▶ _GIVEN REQUEST_: Without the pictures, return all of the material exactly as written.

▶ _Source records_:
▽

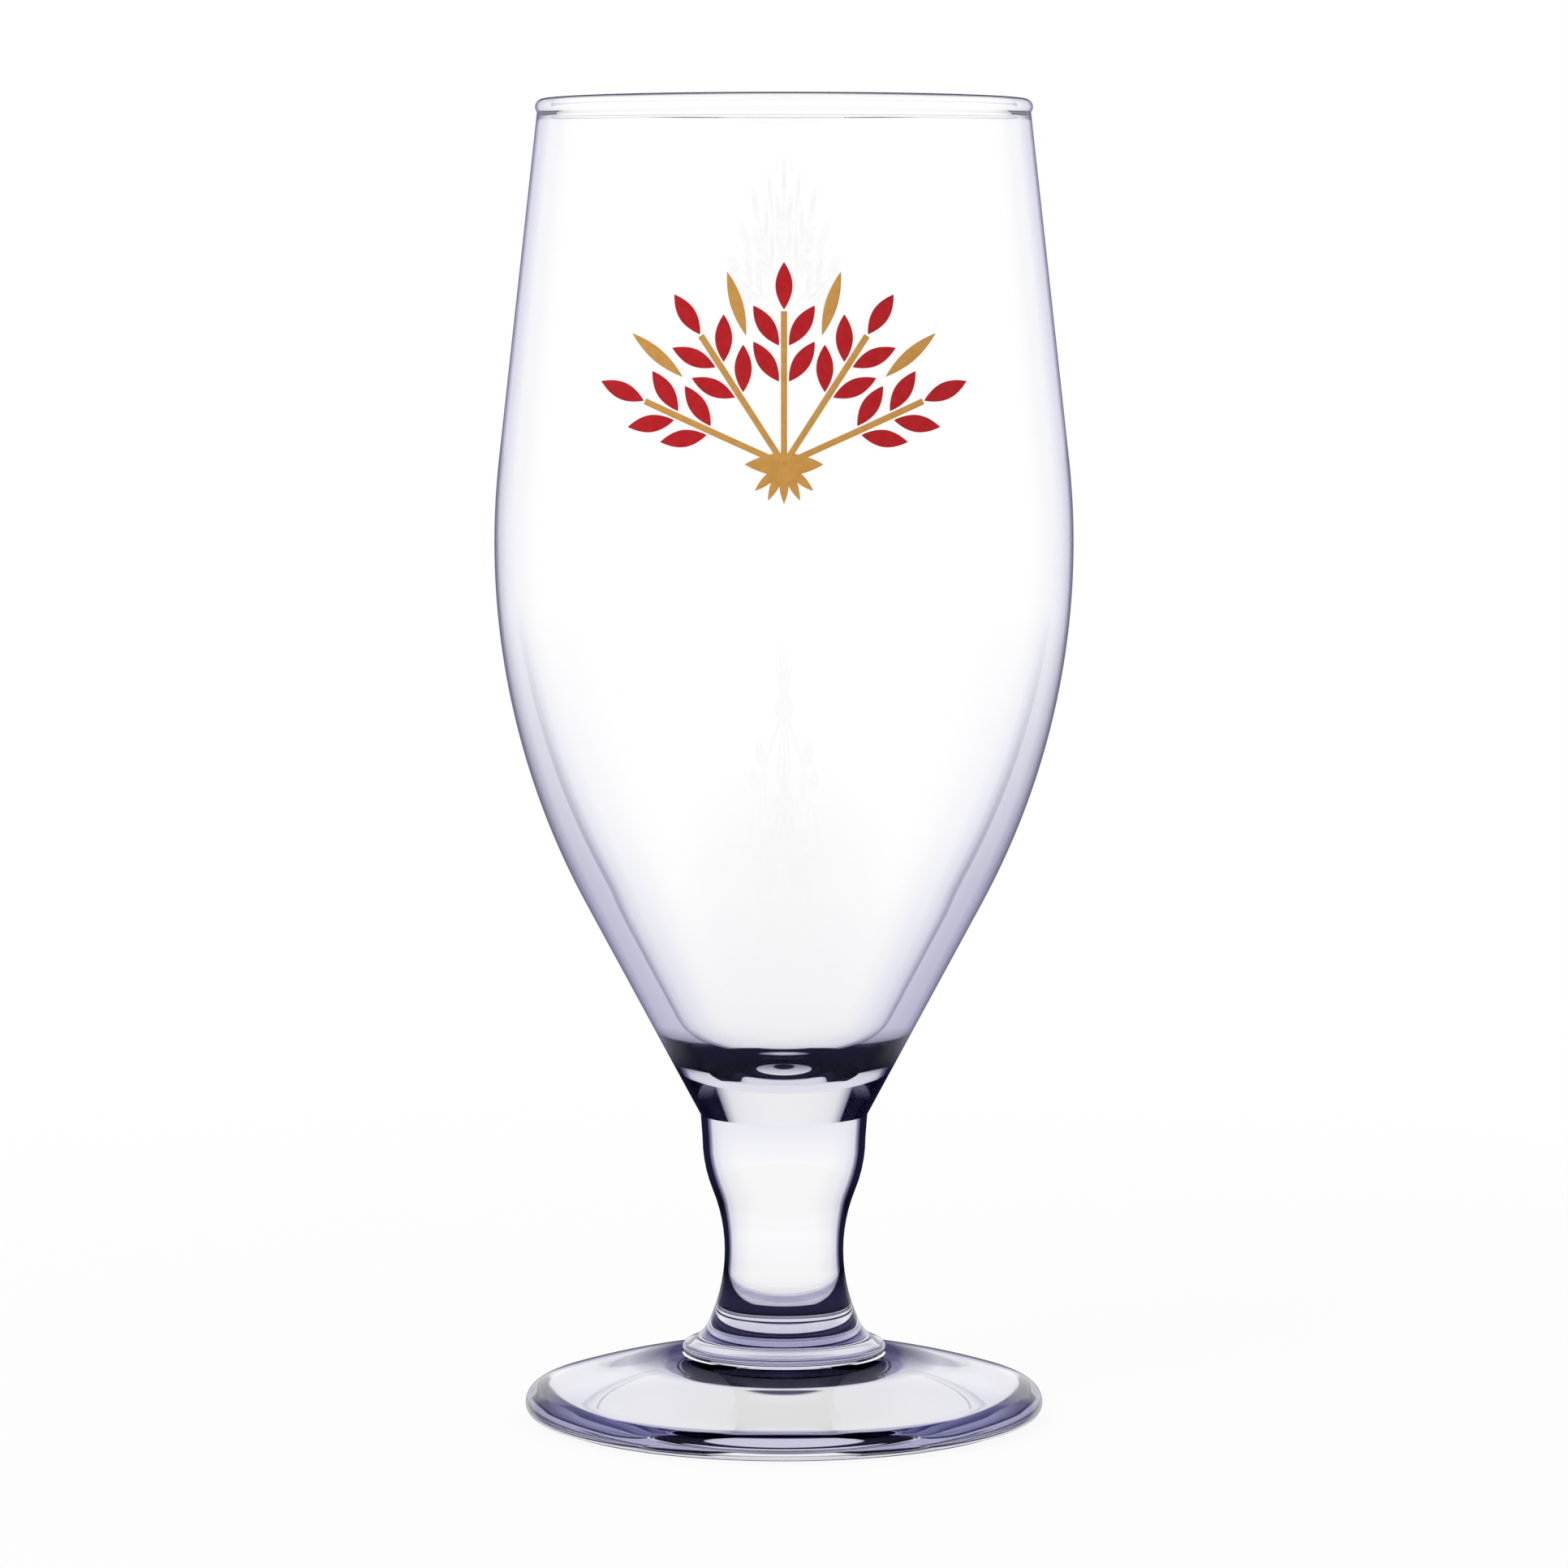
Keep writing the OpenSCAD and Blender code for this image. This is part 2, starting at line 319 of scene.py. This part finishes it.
# Colours of painted shade on the glass, from none to the deepest; they stand in for the dark surroundings
# that glass refracts and mirrors
WHITE = (1, 1, 1)
CLEAR = WHITE
PALE = (0.93, 0.93, 0.97)
FAINT = (0.86, 0.86, 0.93)
MILD = (0.82, 0.82, 0.89)
LILAC = (0.60, 0.60, 0.73)
SMOKY = (0.50, 0.50, 0.64)
BLUISH = (0.40, 0.40, 0.55)
DUSKY = (0.24, 0.24, 0.38)
DARK = (0.08, 0.08, 0.17)
NAVY = (0.008, 0.008, 0.03)

# Light that passes a face, by how far the face turns away: painted shade that darkens edges and the thick
# base, stem and foot in place of dark surroundings seen through them, with a little of the real tint of long
# paths through glass
NO_TINT = [(0, CLEAR), (1, CLEAR)]
UPPER_THROUGH = [(0.45, CLEAR), (0.62, PALE), (0.81, (0.86, 0.86, 0.92)), (0.87, SMOKY), (0.92, DUSKY)]
LOWER_THROUGH = [(0.25, CLEAR), (0.50, PALE), (0.67, MILD), (0.76, LILAC), (0.83, DUSKY), (0.90, DARK)]
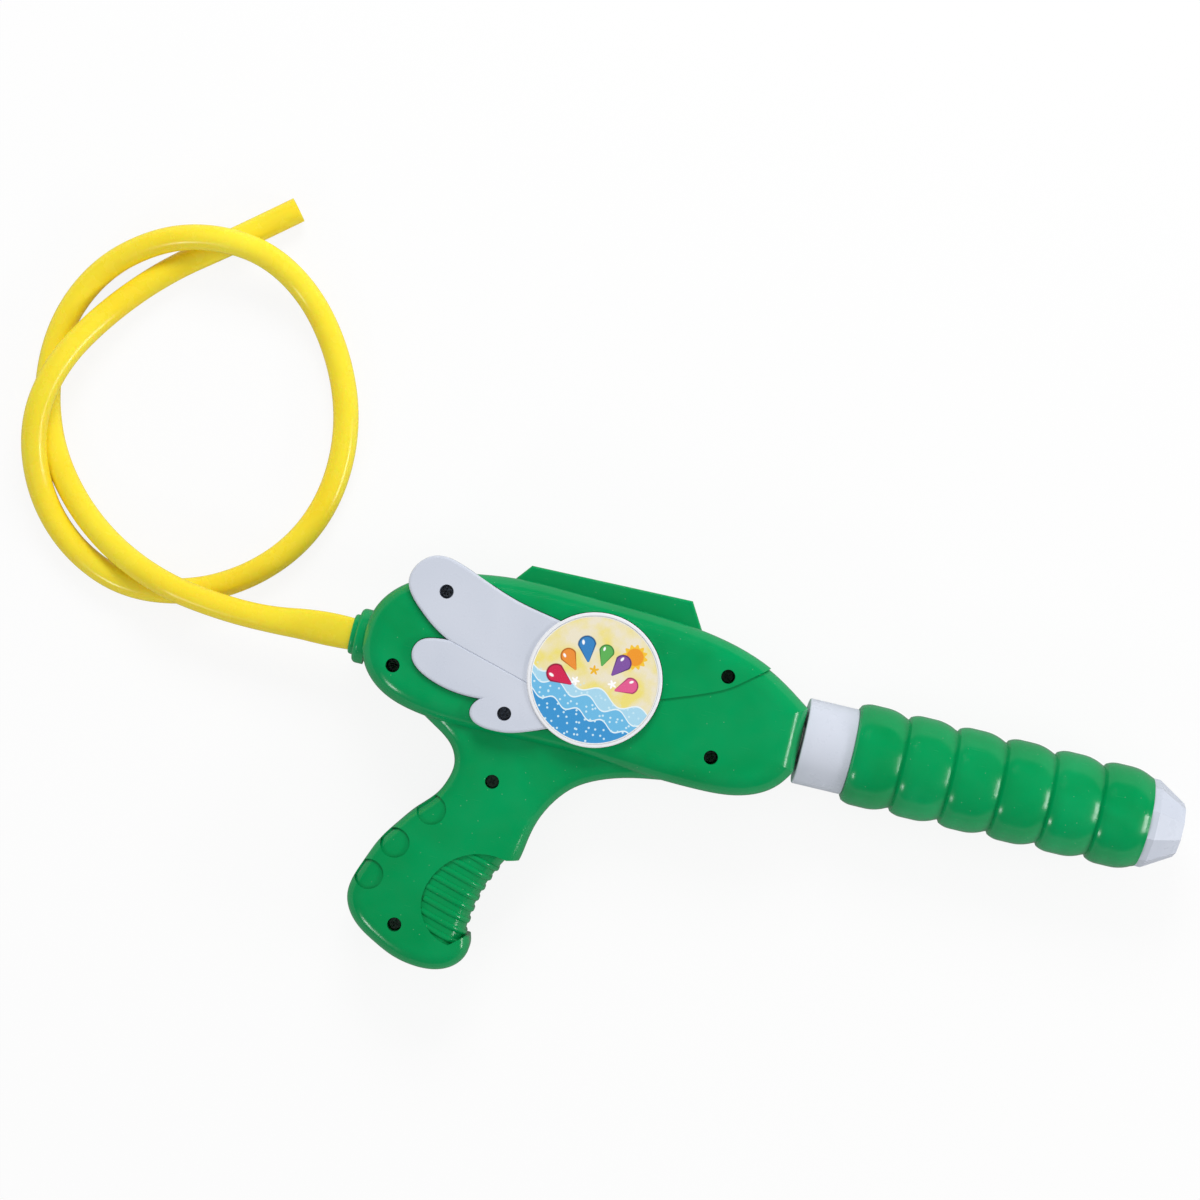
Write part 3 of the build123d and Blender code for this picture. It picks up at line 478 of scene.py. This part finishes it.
# The drops point at the middle of the fan. Each has a round end of radius 1, narrows evenly to a tip 1.9 behind
# it, and has a darker outline and a small glint.
for angle, distance, size, code, edge_code in DROPS:
    along, side = fan_axes(angle, distance, size)
    narrow = add(film, "ShaderNodeMapRange", {"Value": along, "From Min": 0.0, "From Max": -2.037,
                                              "To Min": 1.0, "To Max": 0.03})
    width = add(film, "ShaderNodeMath", {0: side, 1: narrow}, operation="DIVIDE")
    ahead = add(film, "ShaderNodeMath", {0: along, 1: 0.0}, operation="MAXIMUM")
    past_tip = add(film, "ShaderNodeMath", {0: along, 1: -1.9}, operation="LESS_THAN")
    form = add(film, "ShaderNodeMath", {0: past_tip, 1: 9.0, 2: reach(width, ahead)}, operation="MULTIPLY_ADD")
    picture = print_over(picture, form, 1.0, 0.05, edge_code)
    picture = print_over(picture, form, 0.84, 0.05, code)
    glint_along = add(film, "ShaderNodeMath", {0: along, 1: 0.3}, operation="SUBTRACT")
    glint_side = add(film, "ShaderNodeMath", {0: side, 1: 1.8, 2: -0.684}, operation="MULTIPLY_ADD")
    picture = print_over(picture, reach(glint_along, glint_side), 0.26, 0.06, "#FFFFFF")
for angle, distance, size, code in STARS:
    picture = print_over(picture, rayed_reach(*fan_axes(angle, distance, size), 5.0, 0.3), 0.7, 0.05, code)
# The cut edge stays unprinted
picture = print_over(picture, reach(across, up), LABEL_RADIUS - UNPRINTED_EDGE, -0.08, "#F4F4F1")
# The clear film has a grain of 0.4 mm in its gloss, and lies in slow waves
grain = add(film, "ShaderNodeTexNoise", {"Vector": print_place, "Scale": 2.5, "Detail": 2.0})
polish = add(film, "ShaderNodeMapRange", {"Value": grain, "To Min": 0.18, "To Max": 0.34})
relief = add(film, "ShaderNodeBump", {"Height": clouds, "Strength": 0.15, "Distance": 0.0003})
skin = add(film, "ShaderNodeBsdfPrincipled", {"Base Color": picture, "Roughness": polish, "Normal": relief,
                                              "IOR": 1.48})
add(film, "ShaderNodeOutputMaterial", {"Surface": skin})
paint("badge_label", film)

# Table: a pale paper sheet, which looks almost white to the camera and keeps a soft shadow. Its mirror images
# are darker, so that the glossy green stays deep at the sides.
TABLE_SIZE = 8
TABLE_HEIGHT = -0.0004
bpy.ops.object.select_all(action="DESELECT")
bpy.ops.mesh.primitive_plane_add(size=TABLE_SIZE, location=(0, 0, TABLE_HEIGHT))
table = bpy.context.object
table.name = "table"
sheet_white = new_material("pale_sheet")
rays = add(sheet_white, "ShaderNodeLightPath")
shade = add(sheet_white, "ShaderNodeMapRange", {"Value": rays.outputs["Is Glossy Ray"], "To Min": 0.84,
                                                "To Max": 0.36})
paper = add(sheet_white, "ShaderNodeBsdfDiffuse", {"Color": shade})
glow = add(sheet_white, "ShaderNodeEmission", {"Color": (1, 1, 1, 1), "Strength": 1.0})
seen = add(sheet_white, "ShaderNodeMath",
           {0: rays.outputs["Is Camera Ray"], 1: rays.outputs["Is Transmission Ray"]}, operation="MAXIMUM")
mirrored = add(sheet_white, "ShaderNodeMath", {0: rays.outputs["Is Glossy Ray"], 1: 0.04}, operation="MULTIPLY")
share = add(sheet_white, "ShaderNodeMath", {0: seen, 1: 0.88, 2: mirrored}, operation="MULTIPLY_ADD")
mix = add(sheet_white, "ShaderNodeMixShader", {0: share, 1: paper, 2: glow})
add(sheet_white, "ShaderNodeOutputMaterial", {"Surface": mix})
table.data.materials.append(sheet_white)

# Room: a white backdrop all round, which the camera sees everywhere, and reflections only near the table,
# under a dark ceiling. It also gives a plain even light.
EVEN_LIGHT = 0.55
world = bpy.data.worlds.new("room")
scene.world = world
world.use_nodes = True
world.node_tree.nodes.clear()
rays = add(world, "ShaderNodeLightPath")
direction = add(world, "ShaderNodeSeparateXYZ", {"Vector": add(world, "ShaderNodeTexCoord").outputs["Generated"]})
backdrop = add(world, "ShaderNodeMapRange", {"Value": direction.outputs["Z"], "From Min": 0.22, "From Max": 0.06,
                                             "To Max": 0.6})
mirrored = add(world, "ShaderNodeMath", {0: rays.outputs["Is Glossy Ray"], 1: backdrop}, operation="MULTIPLY")
seen = add(world, "ShaderNodeMath", {0: rays.outputs["Is Camera Ray"], 1: rays.outputs["Is Transmission Ray"]},
           operation="MAXIMUM")
white = add(world, "ShaderNodeMath", {0: mirrored, 1: seen}, operation="MAXIMUM")
even = add(world, "ShaderNodeMapRange", {"Value": rays.outputs["Is Diffuse Ray"], "To Min": 0.015,
                                         "To Max": EVEN_LIGHT})
strength = add(world, "ShaderNodeMath", {0: even, 1: white}, operation="MAXIMUM")
room = add(world, "ShaderNodeBackground", {"Color": (1, 1, 1, 1), "Strength": strength})
add(world, "ShaderNodeOutputWorld", {"Surface": room})

# Lamps: a soft strip beyond the nozzle, a small lamp behind the grip, and a soft box beyond the top rail, which
# is behind a diffuser and leaves no mirror image. All point at the middle of the body.
LAMPS_POINT_AT = at(-60, 0, 20)
for name, spot, width, depth, power, has_image in (
    ("strip_front", (1.0, 0.02, 0.52), 0.55, 0.18, 4.2, True),
    ("lamp_behind", (-0.62, -0.8, 0.6), 0.16, 0.16, 1.5, True),
    ("soft_box_top", (-0.25, 1.0, 0.8), 0.6, 0.45, 8.2, False),
):
    data = bpy.data.lights.new(name, "AREA")
    data.shape = "RECTANGLE"
    data.size = width
    data.size_y = depth
    data.energy = power
    lamp = bpy.data.objects.new(name, data)
    scene.collection.objects.link(lamp)
    lamp.location = spot
    lamp.visible_glossy = has_image
    lamp.rotation_euler = (LAMPS_POINT_AT - Vector(spot)).to_track_quat("-Z", "Y").to_euler()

△

▶ _TASK RESULT_:
Keep writing the OpenSCAD and Blender code for this image. This is part 2, starting at line 319 of scene.py. This part finishes it.
# Colours of painted shade on the glass, from none to the deepest; they stand in for the dark surroundings
# that glass refracts and mirrors
WHITE = (1, 1, 1)
CLEAR = WHITE
PALE = (0.93, 0.93, 0.97)
FAINT = (0.86, 0.86, 0.93)
MILD = (0.82, 0.82, 0.89)
LILAC = (0.60, 0.60, 0.73)
SMOKY = (0.50, 0.50, 0.64)
BLUISH = (0.40, 0.40, 0.55)
DUSKY = (0.24, 0.24, 0.38)
DARK = (0.08, 0.08, 0.17)
NAVY = (0.008, 0.008, 0.03)

# Light that passes a face, by how far the face turns away: painted shade that darkens edges and the thick
# base, stem and foot in place of dark surroundings seen through them, with a little of the real tint of long
# paths through glass
NO_TINT = [(0, CLEAR), (1, CLEAR)]
UPPER_THROUGH = [(0.45, CLEAR), (0.62, PALE), (0.81, (0.86, 0.86, 0.92)), (0.87, SMOKY), (0.92, DUSKY)]
LOWER_THROUGH = [(0.25, CLEAR), (0.50, PALE), (0.67, MILD), (0.76, LILAC), (0.83, DUSKY), (0.90, DARK)]
Write part 3 of the build123d and Blender code for this picture. It picks up at line 478 of scene.py. This part finishes it.
# The drops point at the middle of the fan. Each has a round end of radius 1, narrows evenly to a tip 1.9 behind
# it, and has a darker outline and a small glint.
for angle, distance, size, code, edge_code in DROPS:
    along, side = fan_axes(angle, distance, size)
    narrow = add(film, "ShaderNodeMapRange", {"Value": along, "From Min": 0.0, "From Max": -2.037,
                                              "To Min": 1.0, "To Max": 0.03})
    width = add(film, "ShaderNodeMath", {0: side, 1: narrow}, operation="DIVIDE")
    ahead = add(film, "ShaderNodeMath", {0: along, 1: 0.0}, operation="MAXIMUM")
    past_tip = add(film, "ShaderNodeMath", {0: along, 1: -1.9}, operation="LESS_THAN")
    form = add(film, "ShaderNodeMath", {0: past_tip, 1: 9.0, 2: reach(width, ahead)}, operation="MULTIPLY_ADD")
    picture = print_over(picture, form, 1.0, 0.05, edge_code)
    picture = print_over(picture, form, 0.84, 0.05, code)
    glint_along = add(film, "ShaderNodeMath", {0: along, 1: 0.3}, operation="SUBTRACT")
    glint_side = add(film, "ShaderNodeMath", {0: side, 1: 1.8, 2: -0.684}, operation="MULTIPLY_ADD")
    picture = print_over(picture, reach(glint_along, glint_side), 0.26, 0.06, "#FFFFFF")
for angle, distance, size, code in STARS:
    picture = print_over(picture, rayed_reach(*fan_axes(angle, distance, size), 5.0, 0.3), 0.7, 0.05, code)
# The cut edge stays unprinted
picture = print_over(picture, reach(across, up), LABEL_RADIUS - UNPRINTED_EDGE, -0.08, "#F4F4F1")
# The clear film has a grain of 0.4 mm in its gloss, and lies in slow waves
grain = add(film, "ShaderNodeTexNoise", {"Vector": print_place, "Scale": 2.5, "Detail": 2.0})
polish = add(film, "ShaderNodeMapRange", {"Value": grain, "To Min": 0.18, "To Max": 0.34})
relief = add(film, "ShaderNodeBump", {"Height": clouds, "Strength": 0.15, "Distance": 0.0003})
skin = add(film, "ShaderNodeBsdfPrincipled", {"Base Color": picture, "Roughness": polish, "Normal": relief,
                                              "IOR": 1.48})
add(film, "ShaderNodeOutputMaterial", {"Surface": skin})
paint("badge_label", film)

# Table: a pale paper sheet, which looks almost white to the camera and keeps a soft shadow. Its mirror images
# are darker, so that the glossy green stays deep at the sides.
TABLE_SIZE = 8
TABLE_HEIGHT = -0.0004
bpy.ops.object.select_all(action="DESELECT")
bpy.ops.mesh.primitive_plane_add(size=TABLE_SIZE, location=(0, 0, TABLE_HEIGHT))
table = bpy.context.object
table.name = "table"
sheet_white = new_material("pale_sheet")
rays = add(sheet_white, "ShaderNodeLightPath")
shade = add(sheet_white, "ShaderNodeMapRange", {"Value": rays.outputs["Is Glossy Ray"], "To Min": 0.84,
                                                "To Max": 0.36})
paper = add(sheet_white, "ShaderNodeBsdfDiffuse", {"Color": shade})
glow = add(sheet_white, "ShaderNodeEmission", {"Color": (1, 1, 1, 1), "Strength": 1.0})
seen = add(sheet_white, "ShaderNodeMath",
           {0: rays.outputs["Is Camera Ray"], 1: rays.outputs["Is Transmission Ray"]}, operation="MAXIMUM")
mirrored = add(sheet_white, "ShaderNodeMath", {0: rays.outputs["Is Glossy Ray"], 1: 0.04}, operation="MULTIPLY")
share = add(sheet_white, "ShaderNodeMath", {0: seen, 1: 0.88, 2: mirrored}, operation="MULTIPLY_ADD")
mix = add(sheet_white, "ShaderNodeMixShader", {0: share, 1: paper, 2: glow})
add(sheet_white, "ShaderNodeOutputMaterial", {"Surface": mix})
table.data.materials.append(sheet_white)

# Room: a white backdrop all round, which the camera sees everywhere, and reflections only near the table,
# under a dark ceiling. It also gives a plain even light.
EVEN_LIGHT = 0.55
world = bpy.data.worlds.new("room")
scene.world = world
world.use_nodes = True
world.node_tree.nodes.clear()
rays = add(world, "ShaderNodeLightPath")
direction = add(world, "ShaderNodeSeparateXYZ", {"Vector": add(world, "ShaderNodeTexCoord").outputs["Generated"]})
backdrop = add(world, "ShaderNodeMapRange", {"Value": direction.outputs["Z"], "From Min": 0.22, "From Max": 0.06,
                                             "To Max": 0.6})
mirrored = add(world, "ShaderNodeMath", {0: rays.outputs["Is Glossy Ray"], 1: backdrop}, operation="MULTIPLY")
seen = add(world, "ShaderNodeMath", {0: rays.outputs["Is Camera Ray"], 1: rays.outputs["Is Transmission Ray"]},
           operation="MAXIMUM")
white = add(world, "ShaderNodeMath", {0: mirrored, 1: seen}, operation="MAXIMUM")
even = add(world, "ShaderNodeMapRange", {"Value": rays.outputs["Is Diffuse Ray"], "To Min": 0.015,
                                         "To Max": EVEN_LIGHT})
strength = add(world, "ShaderNodeMath", {0: even, 1: white}, operation="MAXIMUM")
room = add(world, "ShaderNodeBackground", {"Color": (1, 1, 1, 1), "Strength": strength})
add(world, "ShaderNodeOutputWorld", {"Surface": room})

# Lamps: a soft strip beyond the nozzle, a small lamp behind the grip, and a soft box beyond the top rail, which
# is behind a diffuser and leaves no mirror image. All point at the middle of the body.
LAMPS_POINT_AT = at(-60, 0, 20)
for name, spot, width, depth, power, has_image in (
    ("strip_front", (1.0, 0.02, 0.52), 0.55, 0.18, 4.2, True),
    ("lamp_behind", (-0.62, -0.8, 0.6), 0.16, 0.16, 1.5, True),
    ("soft_box_top", (-0.25, 1.0, 0.8), 0.6, 0.45, 8.2, False),
):
    data = bpy.data.lights.new(name, "AREA")
    data.shape = "RECTANGLE"
    data.size = width
    data.size_y = depth
    data.energy = power
    lamp = bpy.data.objects.new(name, data)
    scene.collection.objects.link(lamp)
    lamp.location = spot
    lamp.visible_glossy = has_image
    lamp.rotation_euler = (LAMPS_POINT_AT - Vector(spot)).to_track_quat("-Z", "Y").to_euler()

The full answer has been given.